The two largest business tax measures will leave about NZD270m of extra cashflow within businesses over the remaining five months of the financial year ending June 30, 2009.

These two initiatives within the wider package are:

  • Removing the 5% "uplift" rate that businesses pay in advance on provisional tax installments throughout the year. To calculate the provisional tax they must pay in any given year, most businesses use the previous year's income and add 5% to cover likely growth in the new income year – this 5% uplift will be removed for the rest of this year and next year.

"This change will reduce the tax payments businesses have to make in what is clearly a time of negative economic growth nationally and when there are significant pressures on businesses," English and Mr Dunne commented.

  • Reducing the "use of money" interest rates on underpaid and overpaid tax.

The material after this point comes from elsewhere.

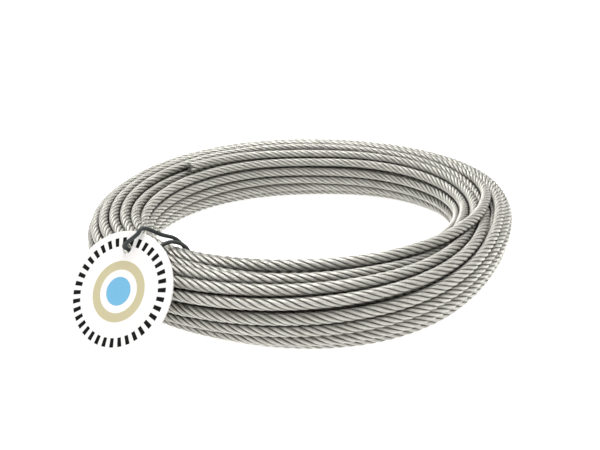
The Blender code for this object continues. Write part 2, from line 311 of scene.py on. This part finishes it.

The rate for underpayments will reduce from 14.24% to 9.73% and the rate for overpayments will fall from 6.66% to 4.23%. These changes will apply from March 1, 2009.

"Some of the other steps we have announced today deal with compliance issues and are quite technical, but they address concerns shared by the many thousands of small and medium-sized businesses across New Zealand," the Ministers' continued, further stating:

"They are one plank in a raft of responses from the government to ensure that New Zealand emerges from the recession in the best possible shape."

Taken together, the tax measures – which include a number of measures to reduce compliance costs – are worth an estimated NZD484m over the next four years.

"The government will move swiftly to introduce legislation next week supporting these announcements, so the changes are in place by April 1", Dunne and English confirmed

Aside from this, other tax initiatives announced by the government on Wednesday include:

  • The GST payments threshold will increase to NZD2m in annual revenue from NZD1.3m;
  • The GST registration threshold will increase to NZD60,000 in annual revenue from NZD40,000;
  • Businesses with NZD10,000 or less of annual business-related legal expenditure can fully deduct the expense in the year it is incurred, regardless of whether or not it is a capital expense;
  • The PAYE once-a-month filing and payment threshold will be raised to NZD500,000 in employer PAYE deductions from NZD100,000;
  • The Fringe Benefit Tax annual filing threshold will be raised to NZD500,000 in employer PAYE deductions from NZD100,000;
  • The value of minor fringe benefits (such as chocolates and flowers) that can be provided to employees without attracting FBT will increase to NZD300 a quarter per employee from NZD200, and NZD22,500 a year per employer from NZD15,000;
  • The FBT prescribed interest rate for low-interest, employment-related loans will fall from 10.90% to 8.05%.
  • Some other thresholds for accrual expenditure adjustments will also be increased; and
  • Certain small and medium enterprise tax simplification measures that are part of a bill now before parliament will be fast-tracked.